Flags and pennants are short-term continuation patterns that occur after a sharp price movement, indicating a brief consolidation before the trend resumes.

  • Flags:
    Flags form after a strong price move, followed by a rectangular consolidation that slants against the prevailing trend. The breakout usually occurs in the direction of the original move.

  • Pennants:
    Pennants are similar to flags but have converging trendlines, forming a small symmetrical triangle. The breakout typically follows the direction of the preceding sharp move.

Implication:
Both flags and pennants suggest a continuation of the previous trend, and the breakout often results in a move that mirrors the initial price movement in magnitude.

Psychological Implications of Chart Patterns

Chart patterns represent the behavior of market participants and the collective psychology driving price movements.

  • Reversal Patterns: Reflect a shift in sentiment. For example, in a head and shoulders pattern, the second shoulder shows a weakening of bullish momentum, signaling that buyers are losing strength, and sellers are gaining control.
  • Continuation Patterns: Indicate temporary indecision or profit-taking within a broader trend. The consolidation seen in flags or triangles shows that while some traders may be closing their positions, the dominant trend remains intact.

Understanding the psychology behind these patterns helps traders anticipate future price movements with greater confidence.

Practical Application of Chart Patterns

a) Entry and Exit Points

Chart patterns provide traders with potential entry and exit points. For instance, in a head and shoulders pattern, the ideal entry point for a short position is just after the price breaks below the neckline. Similarly, in a flag pattern, traders might enter a long position as soon as the price breaks above the flag’s upper boundary.

Stop-Loss Placement:
Chart patterns also help traders place stop-loss orders effectively. In a double bottom, for example, a trader might place a stop-loss order just below the second bottom, minimizing risk in case the pattern fails.

 

b) Measuring Price Targets

Chart patterns can be used to project future price movements. For example, in a head and shoulders pattern, the distance between the head and the neckline is often used to estimate the potential downside move once the pattern is confirmed.

Example:
If the head is 10 points above the neckline, the price is expected to fall by approximately 10 points once the neckline is broken.

Common Pitfalls and Misinterpretations

While chart patterns offer valuable insights, they are not foolproof. Traders should be aware of common pitfalls:

  • False Breakouts: Occasionally, price breaks out of a pattern, only to reverse direction shortly after. This can be mitigated by waiting for confirmation signals (e.g., volume spikes) before entering trades.
  • Pattern Failure: Not all patterns play out as expected.
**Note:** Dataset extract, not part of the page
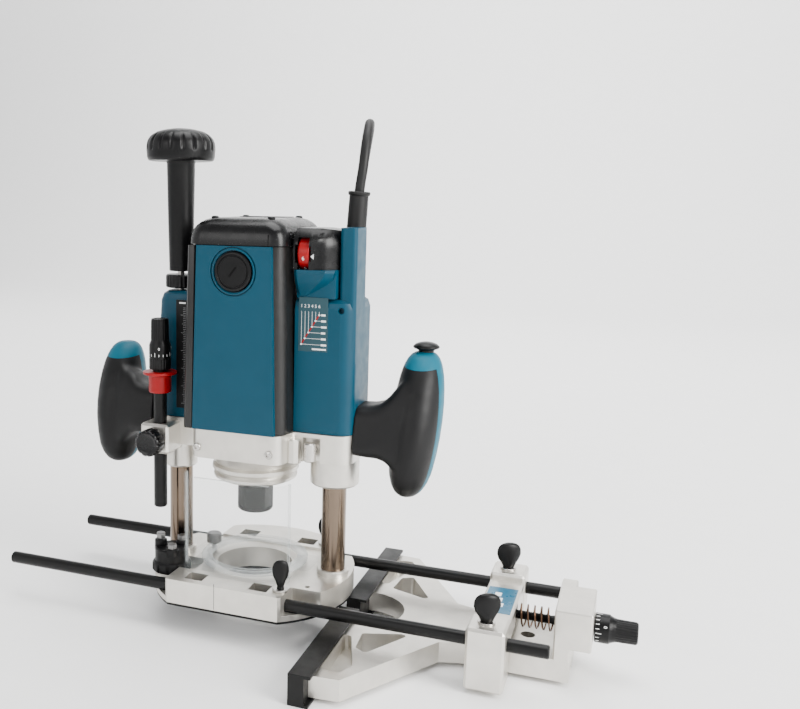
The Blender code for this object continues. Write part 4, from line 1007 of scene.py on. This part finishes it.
def grip_form(side):
    """Palm grip and its flared neck as two overlapping solids."""
    rings = []
    foot_y, rake = GRIP_FOOT[1], (GRIP_HEAD[1] - GRIP_FOOT[1])
    out, crown = GRIP_SHIFT[side]
    for t, end in GRIP_ENDS:
        bulge = 4 * t * (1 - t)
        x = side * (GRIP_FOOT[0] + out + (GRIP_HEAD[0] - GRIP_FOOT[0]) * t + bulge)
        y = foot_y + rake * t - 3.0 * bulge
        z = GRIP_FOOT[2] + (GRIP_HEAD[2] + crown - GRIP_FOOT[2]) * t
        half_x = end * (12.8 + 1.4 * t + 6.4 * bulge)
        half_y = end * (19.5 - 5.0 * t + 11.0 * bulge)
        rings.append([at(x + half_x * cos(a), y + half_y * sin(a), z) for a in around(48)])
    grip = loft(rings)
    rings = []
    neck = ((89, 126, 165, 20.0, 5), (100, 125, 165.5, 19.5, 4.5), (108, 124.5, 168, 18.5, 4),
            (114, 122, 173.5, 17.5, 3.4), (119, 117, 180 + crown / 2, 16.5, 3),
            (124, 110, 186 + crown, 15.5, 2.6), (130, 102, 190 + crown, 14, 2.4))
    for x, low, high, half_y, power in neck:
        ring = []
        for a in around(48):
            z = (low + high) / 2 + (high - low) / 2 * squarish(sin(a), power)
            shift = (z - 145) * 0.17
            ring.append(at(side * x, 1.5 + shift + half_y * squarish(cos(a), power), z))
        rings.append(ring)
    return merge(grip, loft(rings))


def melted(name, bm, voxel, rounds):
    """Fuse overlapping solids into one skin and soften where they meet."""
    bmesh.ops.recalc_face_normals(bm, faces=bm.faces)
    mesh = mesh_of(name, bm)
    obj = placed(name, mesh)
    skin = obj.modifiers.new("skin", "REMESH")
    skin.mode = "VOXEL"
    skin.voxel_size = voxel * MM
    soften = obj.modifiers.new("soften", "SMOOTH")
    soften.factor = 0.5
    soften.iterations = rounds
    graph = bpy.context.evaluated_depsgraph_get()
    final = bpy.data.meshes.new_from_object(obj.evaluated_get(graph))
    bpy.data.objects.remove(obj)
    bpy.data.meshes.remove(mesh)
    out = bmesh.new()
    out.from_mesh(final)
    bpy.data.meshes.remove(final)
    return out


def make_handles():
    """Black soft fronts and teal backs cut from one smooth form each; the backs take a lighter copy of the
    housing teal, a painted lit tone.
    """
    rake = (GRIP_HEAD[1] - GRIP_FOOT[1]) / (GRIP_HEAD[2] - GRIP_FOOT[2])
    for word, side in (("left", -1), ("right", 1)):
        whole = melted(word + "_form", grip_form(side), 1.3, 12)
        planes = (
            (at(side * 130, GRIP_FOOT[1] - 5.0, GRIP_FOOT[2]),
             Vector((side * 0.36, 1.0, -rake)).normalized()),
            (at(0, 0, CAP_LINE + GRIP_SHIFT[side][1]), Vector((0, -0.12, 1)).normalized()),
        )
        for spot, normal in planes:
            sliced(whole, spot, normal)
        shell = whole.copy()
        for bm, keep_back in ((whole, False), (shell, True)):
            gone = []
            for face in bm.faces:
                middle_of = face.calc_center_median()
                back = any((middle_of - spot).dot(normal) > 0 for spot, normal in planes)
                if (middle_of.x - ORIGIN.x) * side < NECK_END * MM:
                    back = False
                if back != keep_back:
                    gone.append(face)
            bmesh.ops.delete(bm, geom=gone, context="FACES")
        # The backs use the lighter teal copy, which paints light onto them.
        for name, bm, surface, node in (("_grip_front", whole, "grip", word + "_handle"),
                                        ("_grip_back", shell, "teal_painted_lit", word + "_handle_shell")):
            piece(word + name, bm, "motor", surface, 60, node)


def make_lock_button():
    x, y = centre("lock_button", 0), centre("lock_button", 1)
    profile = [(0, 0), (6.6, 0), (6.8, 0.5), (6.2, 5.2), (6.4, 6.2), (10.0, 7.6), (10.6, 8.4), (10.4, 9.4),
               (8.6, 11.0), (5.5, 12.2), (2.5, 12.8), (0, 12.9)]
    bm = aim(lathe(profile, 44), (x, y, 202.3))
    piece("lock_button_shown", bm, "lock_on", "knob", angle=50, node="lock_button")


REFINED = (
    ("base_casting", "cast", 0.7, 30), ("base_sole", "black", 0.3, 30), ("bearing_bracket", "cast", 1.5, 32),
    ("motor_housing", "strip", 0.6, 30), ("front_cover", "teal", 0.7, 30), ("rear_cover", "teal", 0.7, 30),
    ("left_shell", "teal", 0.8, 35), ("right_shell", "teal", 1.2, 35),
    ("switch_trigger", "black", 0.8, 30), ("plunge_lock_lever", "black", 0.3, 40),
    ("guide_holder", "cast", 0.5, 30), ("guide_plate", "cast", 1.5, 30), ("fence_front", "fence", 0.4, 30),
    ("fence_rear", "fence", 0.4, 30), ("stop_turret", "black", 0.2, 40), ("stop_bolt_1", "screw", 0.25, 40),
    ("stop_bolt_2", "screw", 0.25, 40), ("stop_bolt_3", "screw", 0.25, 40),
    ("deflector_screw", "screw", 0.2, 40),
    ("shaft_lock", "steel", 0.3, 40), ("collet_nut", "collet", 0.4, 35), ("stop_pole", "rod", 0.3, 40),
    ("depth_pointer", "red", 0.3, 40), ("guide_rod_front", "rod", 0.2, 40),
    ("guide_rod_rear", "rod", 0.2, 40),
    ("depth_scale", "black", 0.15, 40),
)
PLAIN = (
    ("threaded_rod", "steel"), ("adjuster_spring", "spring"), ("armature", "copper"),
    ("cooling_fan", "black"), ("field_coil", "copper"), ("collet_cone", "steel"),
)


def dress_plain():
    """Better materials for the CAD nodes that stay as they are."""
    for node, surface in PLAIN:
        data = NODES[node].data
        data.materials.clear()
        data.materials.append(FINISH[surface])
        data.shade_smooth()
        data.set_sharp_from_angle(angle=radians(40))


# ---------------- studio

def make_floor():
    """Pale paper: flat under the tool and swept up far behind it."""
    front, back, radius, wall, side, drop = -6.0, 2.4, 1.6, 5.0, 9.0, 0.0002
    line = [(front, 0.0), (0.0, 0.0), (back, 0.0)]
    steps = 24
    for k in range(1, steps + 1):
        a = pi / 2 * k / steps
        line.append((back + radius * sin(a), radius * (1 - cos(a))))
    line.append((back + radius, wall))
    bm = bmesh.new()
    rows = [[bm.verts.new((x, y, z + FLOOR_Z - drop)) for y, z in line] for x in (-side, side)]
    for k in range(len(line) - 1):
        bm.faces.new((rows[0][k], rows[1][k], rows[1][k + 1], rows[0][k + 1]))
    bmesh.ops.recalc_face_normals(bm, faces=bm.faces)
    mesh = mesh_of("floor", bm)
    mesh.shade_smooth()
    floor = placed("floor", mesh)
    paper = finish("floor_paper", (0.93, 0.93, 0.925), 0.8, grain=200, bump=0.02, vary=0.008, shine=0.2)
    floor.data.materials.append(paper)


def area_light(name, place, target, size, power, colour=(1, 1, 1)):
    data = bpy.data.lights.new(name, "AREA")
    data.shape = "RECTANGLE"
    data.size, data.size_y = size
    data.energy = power
    data.color = colour
    lamp = placed(name, data)
    lamp.location = place
    lamp.rotation_euler = (Vector(target) - Vector(place)).to_track_quat("-Z", "Y").to_euler()


def make_studio():
    """Bright all round at eye level, dimmer overhead, with a large light on the right."""
    world = bpy.data.worlds.new("studio")
    bpy.context.scene.world = world
    world.use_nodes = True
    tree = world.node_tree
    sky = tree.nodes["Background"]
    sky.inputs["Color"].default_value = (0.985, 0.99, 1.0, 1)
    coord = tree.nodes.new("ShaderNodeTexCoord")
    split = tree.nodes.new("ShaderNodeSeparateXYZ")
    fade = tree.nodes.new("ShaderNodeMapRange")
    fade.inputs["From Min"].default_value = 0.3
    fade.inputs["From Max"].default_value = 0.75
    fade.inputs["To Min"].default_value = 1.5
    fade.inputs["To Max"].default_value = 0.55
    link(tree, coord, "Generated", split, "Vector")
    link(tree, split, "Z", fade, "Value")
    link(tree, fade, "Result", sky, "Strength")
    target = (0.0, 0.0, 0.16)
    area_light("key", (1.75, -0.55, 1.05), target, (0.9, 1.4), 74, (1.0, 0.99, 0.97))
    area_light("top", (0.1, 0.2, 2.1), target, (1.8, 1.4), 52)
    area_light("backdrop", (0.0, 1.2, 2.4), (0.0, 4.0, 0.7), (3.0, 0.8), 150)
    area_light("front", (-0.7, -1.9, 1.0), target, (1.2, 0.8), 9, (1.0, 0.98, 0.96))


make_camera()
FINISH = make_finishes()
make_cord()
for node, surface, bevel, angle in REFINED:
    refined(node, surface, bevel, angle)
make_top()
brush_cap("brush_cap_front", -1)
brush_cap("brush_cap_rear", 1)
make_dial()
make_speed_chart()
make_scale()
make_fasteners()
make_columns()
make_column_springs()
make_washers()
for node in ("rod_clamp_front", "rod_clamp_rear", "holder_screw_front", "holder_screw_rear"):
    make_wing_knob(node)
make_height_knob()
make_stop_knobs()
make_micro_dial()
make_holder_sticker()
make_shield()
make_base_marks()
make_turret_sleeves()
make_corner_strips()
make_dial_housing()
make_handles()
make_lock_button()
dress_plain()
make_floor()
make_studio()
Sometimes, a head and shoulders pattern may not result in a bearish reversal. Traders should always be prepared for the possibility of pattern failure and use risk management strategies accordingly.

Advanced Tools for Enhancing Pattern Analysis

Traders can enhance their chart pattern analysis by combining it with other technical tools:

  • Volume Indicators: Increasing volume during a breakout confirms the strength of the pattern.
  • Moving Averages: These can help confirm the trend direction and provide additional support or resistance levels within the pattern.
  • Fibonacci Retracement Levels: These can be used to identify potential support and resistance levels that align with chart patterns.

Conclusion

Interpreting advanced chart patterns requires both knowledge and practice. By understanding the formation and implications of patterns such as head and shoulders, double tops and bottoms, and various triangles, traders can make more informed decisions and increase their chances of success. However, it is essential to combine pattern recognition with sound risk management and other technical indicators to enhance the reliability of these patterns in trading decisions. With experience, traders will develop the ability to spot opportunities early and capitalize on market movements with confidence.